Berdasarkan estimasi, pada tahun 2024, AS diperkirakan mengimpor barang senilai USD 600 miliar dari Kanada, USD 400 miliar dari Meksiko, dan USD 500 miliar dari China. Jika tarif diterapkan tanpa negosiasi lebih lanjut, pendapatan tarif dari ketiga mitra dagang ini bisa mencapai USD 300 miliar. Angka ini mencakup USD 150 miliar dari Kanada, USD 100 miliar dari Meksiko, dan USD 50 miliar dari China. Namun, asumsi ini bergantung pada sejumlah faktor, termasuk harga barang impor yang lebih tinggi tidak mengurangi volume impornya, serta kepatuhan semua mitra dagang terhadap kebijakan tarif tersebut.
Kekhawatiran investor global terkait peningkatan inflasi akibat tarif ini telah mendorong pelarian ke aset safe haven, seperti emas, yang kini harganya mencapai rekor tertinggi sepanjang masa. Selain itu, imbal hasil obligasi AS 10 tahun masih berada di angka 4,43 persen, jauh di atas rata-rata sejarah sebesar 2,5 persen. Hal ini menunjukkan perubahan signifikan dalam perilaku investor yang mencari keamanan di tengah ketidakpastian pasar.
Menteri Keuangan AS Scott Bessent mengusulkan rencana 3-3-3 untuk mengatasi defisit fiskal, yang saat ini mencapai 6,4 persen dari produk domestik bruto (PDB), dengan target menurunkannya menjadi 3 persen. "Ketika imbal hasil turun, tekanan ke atas pada imbal hasil obligasi global akan berkurang," katanya. Hal ini menunjukkan rencana strategis pemerintah AS untuk mengurangi tekanan fiskal dan menstabilkan pasar keuangan.
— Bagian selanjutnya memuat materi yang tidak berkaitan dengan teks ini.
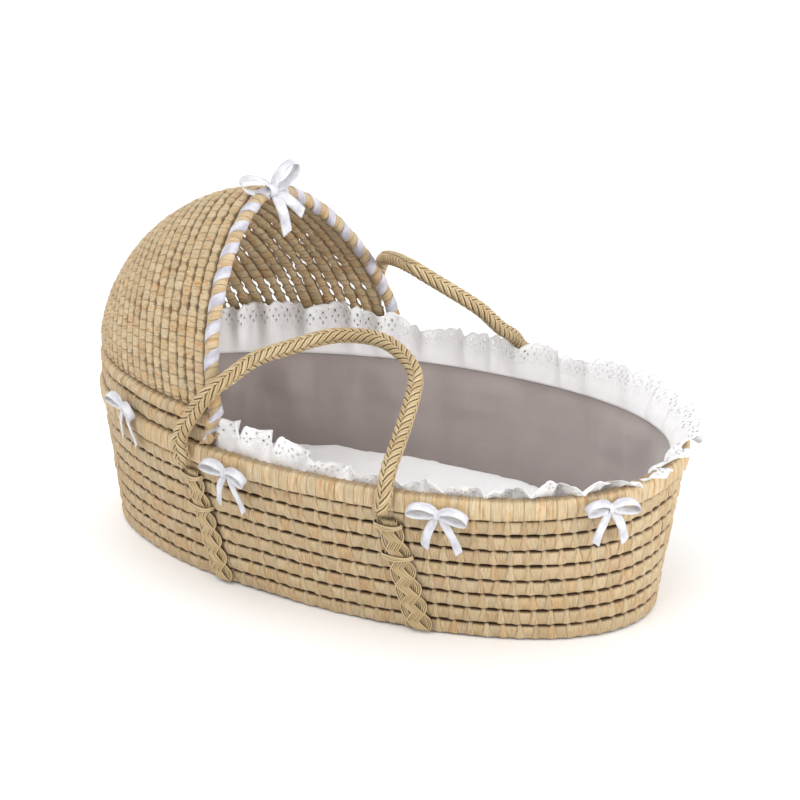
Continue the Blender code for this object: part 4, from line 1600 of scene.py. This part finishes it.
@dataclass
class Trim:
    """All the bows: four along each side and the large one on the hood."""

    places: tuple[tuple[float, float], ...] = (
        (-0.258, 0.008), (-0.064, -0.019), (0.213, -0.018), (0.374, -0.015),
    )
    tuck: float = 0.016

    def build(self) -> None:
        """Makes every bow."""
        satin = Satin("bow_satin").material()
        for side, label in ((-1, "near"), (1, "far")):
            for index, (x, rise) in enumerate(self.places, start=1):
                x -= self.tuck if side > 0 and index == 4 else 0.0
                slope = float(Plan.rim_half_width(x + 0.001) - Plan.rim_half_width(x - 0.001)) / 0.002
                normal = Vector((-slope, side, 0.0)).normalized()
                point = Vector((x, side * float(Plan.rim_half_width(x)), RIM_TOP + rise))
                node = f"side_bow_{label}_{index}"
                Bow(f"{node}_satin", node, point, normal).build(satin)
        normal = Vector((0.80, -0.52, 0.30)).normalized()
        top = Vector((HOOD_FRONT_X - HOOD_HEIGHT * math.tan(HOOD_LEAN), 0.002, HOOD_BASE + HOOD_HEIGHT))
        crown = Bow(
            "hood_bow_satin", "hood_bow", top + normal * (HOOP_RADIUS - 0.001), normal, 1.28, 0.0105,
            droop=0.0, tilts=(0.28, 0.85), tails=((0.010, -0.044), (0.030, -0.026)),
        )
        crown.build(satin)


# ---------------------------------------------------------------- the studio


@dataclass
class Studio:
    """The pale floor, the soft lights and the camera."""

    eye: tuple[float, float, float] = (1.200, -2.057, 1.090)
    ahead: tuple[float, float, float] = (-0.4619, 0.8162, -0.3471)
    lens: float = 90.4
    floor_half: float = 12.0

    def build_floor(self) -> None:
        """Makes the floor and its paper-white finish."""
        deselect()
        bpy.ops.mesh.primitive_plane_add(size=2.0 * self.floor_half, location=(0.0, 0.0, -0.0005))
        floor = bpy.context.object
        floor.name = "studio_floor"
        r = Recipe("studio_paper")
        grain = r.grain(r.here(), 30.0, 2.0)
        colour = r.mix((0.96, 0.96, 0.96), (0.97, 0.97, 0.97), grain)
        floor.data.materials.append(r.finish(colour, 0.9, grain, 0.0001, Specular_IOR_Level=0.1))

    @staticmethod
    def hang(data: Any, place: Sequence[float], target: Sequence[float]) -> None:
        """Hangs a lamp at a place and turns it to its target."""
        lamp = bpy.data.objects.new(data.name, data)
        bpy.context.scene.collection.objects.link(lamp)
        lamp.location = place
        aim = Vector(target) - Vector(place)
        lamp.rotation_euler = aim.to_track_quat("-Z", "Y").to_euler()

    def build_lights(self) -> None:
        """Makes the white surround and the soft boxes."""
        world = bpy.data.worlds.new("studio_air")
        bpy.context.scene.world = world
        world.use_nodes = True
        air = world.node_tree.nodes["Background"]
        air.inputs["Color"].default_value = (1.0, 1.0, 1.0, 1.0)
        air.inputs["Strength"].default_value = 1.06
        for name, place, size, power in (
            ("key_box", (0.1, -1.8, 2.3), 1.3, 19.0),
            ("top_box", (-0.9, 0.3, 2.6), 1.8, 8.0),
            ("fill_box", (2.3, -0.2, 0.8), 1.1, 14.0),
        ):
            data = bpy.data.lights.new(name, "AREA")
            data.shape, data.size, data.energy = "SQUARE", size, power
            self.hang(data, place, (0.0, 0.0, 0.15))
        data = bpy.data.lights.new("hood_spot", "SPOT")
        data.energy, data.spot_size, data.spot_blend, data.shadow_soft_size = 75.0, 0.40, 0.9, 0.35
        self.hang(data, (2.2, 0.10, 0.66), (-0.25, 0.06, 0.32))

    def build_camera(self) -> None:
        """Makes the camera."""
        data = bpy.data.cameras.new("studio_camera")
        data.lens, data.sensor_width = self.lens, 36.0
        camera = bpy.data.objects.new("studio_camera", data)
        bpy.context.scene.collection.objects.link(camera)
        camera.location = self.eye
        camera.rotation_euler = Vector(self.ahead).to_track_quat("-Z", "Y").to_euler()
        bpy.context.scene.camera = camera

    def build(self) -> None:
        """Makes the studio."""
        bpy.context.scene.view_settings.view_transform = "Standard"
        self.build_floor()
        self.build_lights()
        self.build_camera()


def main() -> None:
    """Builds the looks of the whole basket."""
    logging.basicConfig(level=logging.INFO)
    Studio().build()
    WovenBody().build()
    Hood().build()
    rope = Cord("braid_cord").material()
    CarryHandle("handle_near", NEAR_LINE, -1).build(rope)
    CarryHandle("handle_far", FAR_LINE, 1).build(rope)
    plait = Cord("plait_cord", cords=1.0).material()
    for side, end, x in ((-1, "head", -0.130), (-1, "foot", 0.150), (1, "head", -0.130), (1, "foot", 0.100)):
        Plait(side, end, x).build(plait)
    Bedding().build()
    Ruffle().build()
    Trim().build()


if __name__ == "__main__":
    main()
Di tengah ketidakpastian global ini, pasar dalam negeri Indonesia menunjukkan dinamika yang menarik. Meski Indeks Harga Saham Gabungan (IHSG) mengalami pelemahan, sejumlah saham blue chip justru mencatatkan pertumbuhan. Fenomena ini mencerminkan pergeseran minat investor yang kini lebih cenderung mengincar saham-saham dengan fundamental kuat. Ini membuka peluang investasi bagi mereka yang berani mengambil risiko di saat pasar sedang melemah.
"Melihat lima tahun terakhir, telah terjadi perbedaan valuasi yang semakin besar antara indeks saham utama Indonesia, dan ini menghadirkan peluang besar untuk berinvestasi pada perusahaan yang fundamental kuat karena mereka diperdagangkan pada valuasi yang secara historis murah,” menurut pernyataan dari seorang analis. Ini menjadi waktu yang tepat bagi investor untuk mengambil keputusan strategis dengan memanfaatkan volatilitas pasar saat ini.
Secara keseluruhan, meskipun ketidakpastian global meningkat, terutama terkait tarif dagang AS, kondisi ini juga menciptakan peluang investasi yang menarik. Penting bagi investor untuk tetap waspada dan memanfaatkan diversifikasi aset, baik di pasar saham maupun obligasi, guna memperoleh hasil maksimal dari kondisi pasar yang fluktuatif.